Genuino kennt die schönsten Ecken der Welt, würde aber Faial nie als Heimat aufgeben. »Sicher ist es riskant, auf einer Vulkaninsel zu leben«, räumt er ein, »aber die Vorzüge überwiegen. Der Golfstrom beschert uns ein ganzjährig angenehm warmes Klima, die Vulkanasche sorgt für fruchtbare Böden, und auf den kleinen Inseln lebt man in Ruhe und Sicherheit.« Auf der Nachbarinsel Pico gedeihen auf den mineralischen Böden seit Jahrhunderten traditionelle Rebsorten, aus denen ein besonders kräftiger Wein entsteht. Die kleinen, von Basaltsteinmauern umrahmten Felder hat die UNESCO zum Welterbe ernannt. Auch auf Terceira sind die landwirtschaftlichen Parzellen durch solche Mauern abgegrenzt. Wie in Irland grasen dort aber Kühe auf den sattgrünen Flurstücken, Meerblick inklusive. Man sagt, dass auf jeden Einwohner der Insel etwa dreieinhalb Kühe kommen. Milch, Butter, Rindfleisch und Käse sind neben Fischkonserven die Exportschlager der Azoren.
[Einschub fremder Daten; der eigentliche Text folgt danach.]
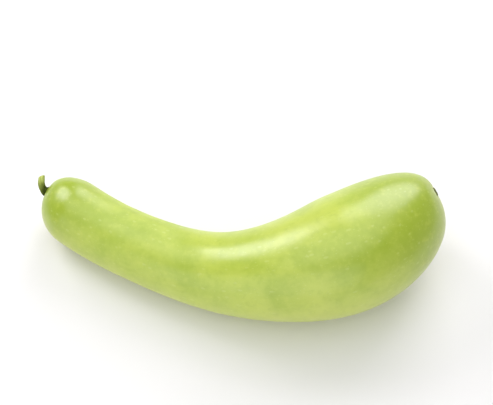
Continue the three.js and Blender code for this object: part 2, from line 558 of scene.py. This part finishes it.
class Finish:
    """A material whose colour, roughness and bump come from patterns on the surface."""

    def __init__(self, name, roughness):
        self.material = bpy.data.materials.new(name)
        self.material.use_nodes = True
        self.tree = self.material.node_tree
        self.shader = self.tree.nodes["Principled BSDF"]
        self.shader.inputs["Roughness"].default_value = roughness

    def add(self, kind, inputs, **settings):
        """A node with its settings, whose inputs are values or other nodes' outputs."""
        node = self.tree.nodes.new(kind)
        for name, value in settings.items():
            setattr(node, name, value)
        for name, value in inputs.items():
            socket = node.inputs[name]
            if isinstance(value, bpy.types.NodeSocket):
                self.tree.links.new(value, socket)
            else:
                socket.default_value = value
        return node

    def place(self):
        """Where a point is, in metres."""
        return self.add("ShaderNodeTexCoord", {}).outputs["Object"]

    def grown(self):
        """Where a point was on the straight turned shape: across, across, and along the axis."""
        return self.add("ShaderNodeAttribute", {}, attribute_name="grown").outputs["Vector"]

    def stretched(self, vector, across, along):
        """The vector in pattern units of this size across and along the growth."""
        scale = (1 / across, 1 / across, 1 / along)
        node = self.add("ShaderNodeMapping", {"Vector": vector, "Scale": scale})
        return node.outputs["Vector"]

    def parts(self, vector):
        return self.add("ShaderNodeSeparateXYZ", {"Vector": vector}).outputs

    def cloud(self, vector, size, detail=2.0, roughness=0.5, warp=0.0):
        """Soft noise whose features are about this size."""
        inputs = {
            "Vector": vector, "Scale": 1 / size, "Detail": detail,
            "Roughness": roughness, "Distortion": warp,
        }
        return self.add("ShaderNodeTexNoise", inputs).outputs["Fac"]

    def maths(self, operation, first, second):
        node = self.tree.nodes.new("ShaderNodeMath")
        node.operation = operation
        for socket, value in zip(node.inputs, (first, second)):
            if isinstance(value, bpy.types.NodeSocket):
                self.tree.links.new(value, socket)
            else:
                socket.default_value = value
        return node.outputs["Value"]

    def band(self, value, low, high, bottom=0.0, top=1.0):
        """bottom below low, top above high, and a smooth change between them."""
        inputs = {
            "Value": value, "From Min": low, "From Max": high, "To Min": bottom, "To Max": top,
        }
        node = self.add("ShaderNodeMapRange", inputs, interpolation_type="SMOOTHSTEP")
        return node.outputs["Result"]

    def blend(self, amount, first, second):
        """Goes from the first colour to the second."""
        node = self.tree.nodes.new("ShaderNodeMix")
        node.data_type = "RGBA"
        sockets = {"Factor_Float": amount, "A_Color": first, "B_Color": second}
        for socket in node.inputs:
            value = sockets.get(socket.identifier)
            if isinstance(value, bpy.types.NodeSocket):
                self.tree.links.new(value, socket)
            elif value is not None:
                socket.default_value = value
        return node.outputs[2]

    def wear(self, socket_name, value):
        """Feeds a value to one of the shader's inputs."""
        self.tree.links.new(value, self.shader.inputs[socket_name])

    def bump(self, height, distance, strength=1.0):
        inputs = {"Height": height, "Distance": distance, "Strength": strength}
        node = self.add("ShaderNodeBump", inputs)
        self.wear("Normal", node.outputs["Normal"])


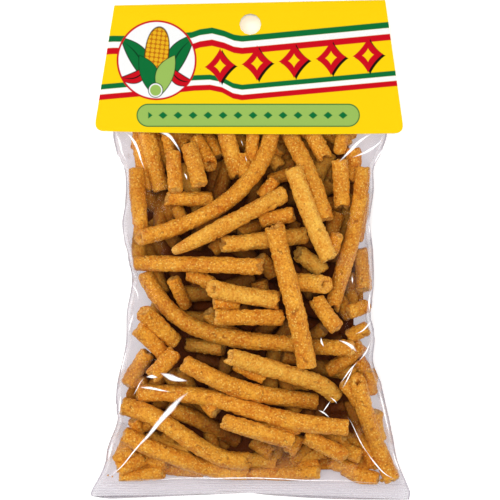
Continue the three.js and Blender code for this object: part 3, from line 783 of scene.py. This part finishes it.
def make_core(sticks, envelope, material):
    """The heap's core, a lumpy bed deep between the sticks that hides the floor in the gaps, dark with
    painted shade.
    """
    xs = np.arange(-72, 72, 1.0)
    ys = np.arange(-100, 60, 1.0)
    covered = stick_crests(sticks, xs, ys, 1) > 0
    left = np.array([xs[row.argmax()] for row in covered])
    right = np.array([xs[-1 - row[::-1].argmax()] for row in covered])
    near = range(-4, 5)
    left = np.max([np.roll(left, k) for k in near], axis=0) + CORE_INSET
    right = np.min([np.roll(right, k) for k in near], axis=0) - CORE_INSET
    bm = bmesh.new()
    made, ring, turn = blank_ball(bm, CORE_AROUND, CORE_RINGS)
    pole = (ring == 0) | (ring == CORE_RINGS)
    y = np.linspace(*CORE_ENDS, CORE_RINGS + 1)[ring]
    a = np.interp(y, ys, left)
    b = np.interp(y, ys, right)
    x = (a + b) / 2 + np.where(pole, 0, (b - a) / 2 * np.cos(turn))
    thick = np.where(pole, 0, np.sin(turn))
    flat = np.stack([x, y, 10 * thick], axis=1)
    relief = (0.9 * lumps(flat, 4.0) + 0.7 * grain(flat, 1.8)) * np.abs(thick)
    z = envelope.back(x, y) + CORE_HEIGHT + CORE_HALF * thick + relief
    co = envelope.keep_inside(np.stack([x, y, z], axis=1))
    move_points(made, co)
    bmesh.ops.recalc_face_normals(bm, faces=bm.faces)
    # Painted shade by depth under the film, and more on the core
    shade = np.clip(painted_shade_depth(envelope, np.stack([x, y, co[:, 2]], axis=1)) + CORE_EXTRA_SHADE, 0, 1)
    values = np.stack([0 * x + 0.2, 0 * x, 0 * x, shade], axis=1)
    finish_piece("heap_core", bm, "crust", values, material)


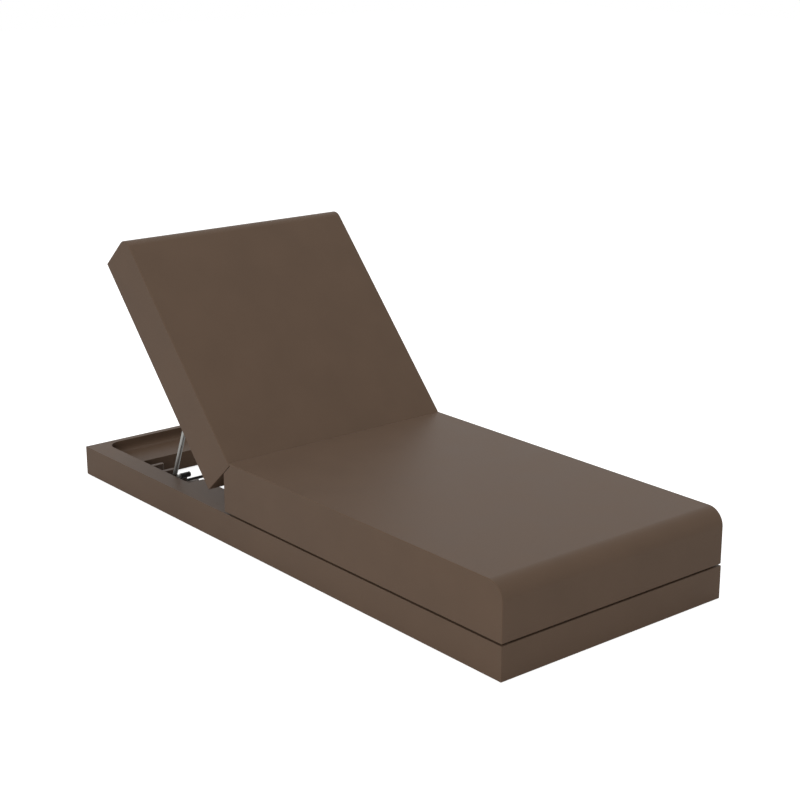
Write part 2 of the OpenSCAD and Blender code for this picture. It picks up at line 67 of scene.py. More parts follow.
# Two points this close are one point, and edges that turn by less than FLAT are no edges. An edge
# that turns by more than SHARP is hard. Cutters run OVERRUN past the faces that they open, and no
# two parts of a shape lie equally far along SLANT.
NEAR = 0.01 * MM
OVERRUN = 1 * MM
SHARP = math.radians(35)
FLAT = math.radians(0.3)
SLANT = Vector((1, math.sqrt(2), math.sqrt(5)))

# Where the turning pieces stand: the raised backrest and the prop, each moved back by its matrix
# to the place that it is drawn in
TILT = next(j for j in frame["joints"] if j["name"] == "backrest_tilt")
FOLD = next(j for j in frame["joints"] if j["name"] == "prop_fold")
HINGE = Vector(TILT["pos_m"])
PIVOT = Vector(FOLD["pos_m"])
BACK_ANGLE = -math.radians(TILT["range_deg"][0])
PROP_LEAN = math.radians(FOLD["range_deg"][1]) - BACK_ANGLE
RAISED = (Matrix.Translation(HINGE) @ Matrix.Rotation(BACK_ANGLE, 4, "Y")
          @ Matrix.Translation(-HINGE))
PROPPED = Matrix.Translation(PIVOT) @ Matrix.Rotation(-PROP_LEAN, 4, "Y")

# Sizes of the seat, base and backrest that the frame's boxes don't give
SHADOW_GAP = 5 * MM
PLINTH_INSET = 14 * MM
PLINTH_REAR = 60 * MM
BOLT_WELL = 36 * MM
BOLT_GRIP = 10 * MM
NOTCH_GAP = 1.2 * MM
POCKET_PLAY = 3 * MM
BAY_DEPTH = 73 * MM
BAY_PLAY = 8 * MM
BAY_END_PLAY = 14 * MM
CHANNEL_HALF = 44 * MM

# Sizes of the racks
RACK_PLAY = 1 * MM
RACK_PLATE = 6 * MM
SHELF_WIDTH = 66 * MM
SHELF_THICK = 16 * MM
TOOTH = 16 * MM
TOOTH_PITCH = 70 * MM
TOOTH_COUNT = 4
RACK_DECK_END = 96 * MM

# Sizes of the prop: the radius of the rod's middle line at its bends, and the caps' wall
AXLE_BEND = 24 * MM
FOOT_BEND = 18 * MM
CAP_WALL = 1.5 * MM

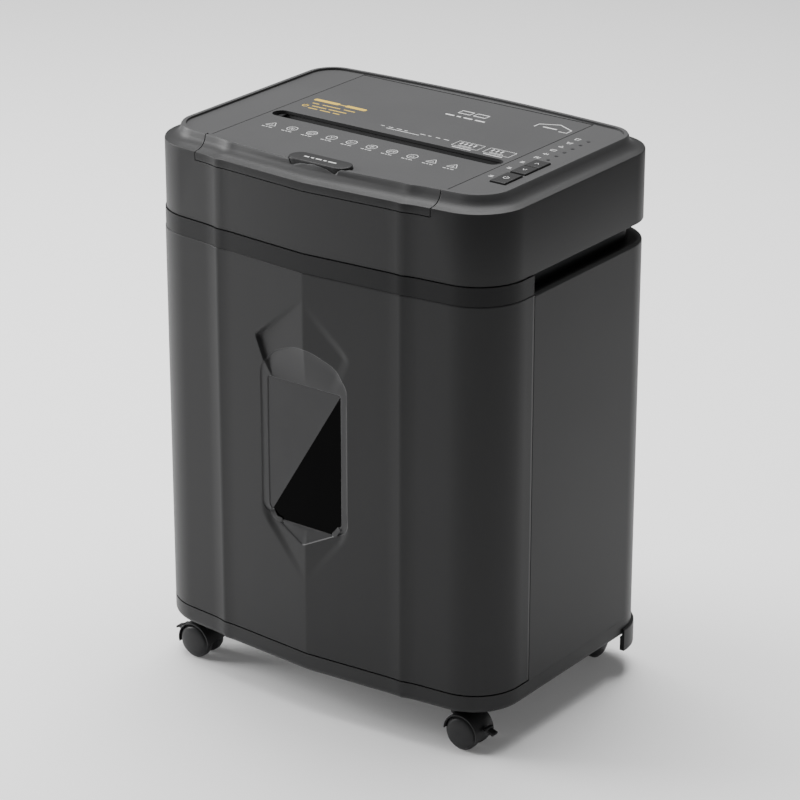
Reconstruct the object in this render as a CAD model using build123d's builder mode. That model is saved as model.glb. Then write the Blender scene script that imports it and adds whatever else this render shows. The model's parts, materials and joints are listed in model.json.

Auf São Miguel baut man sogar Ananas, Bananen, Tabak, Tee und Kaffee an. Der Clou auf São Miguel aber sind die Thermalquellen, die sich die Menschen in Heilbädern zunutze machen. Besonders heftig brodelt es in und um den kleinen Ort Furnas. Fumarolen lassen Dampfwolken aufsteigen, aus vielen Quellen sprudelt Wasser mit natürlicher Kohlensäure und mehrere Bäder versprechen in ihren Pools inmitten grüner Natur Linderung für Gicht, Kreislauf- und Hautkrankheiten. Wie ein Magnet ziehen die Quellen Besucher aus aller Welt an. Am nahen Vulkansee Lagoa das Furnas werden die Fumarolen gar als Kochstudio genutzt. In runden Löchern garen köstliche Gerichte aus Fleisch, Wurst, Gemüse und Süßkartoffeln für sechs bis acht Stunden bei circa 100 Grad. Die Leckerbissen, die man in Tonys Restaurant oder anderswo bei köstlichem Azorenwein genießen kann, zergehen auf der Zunge. Spätestens jetzt wird deutlich, dass Vulkane auch ein höllisches Vergnügen bereiten können.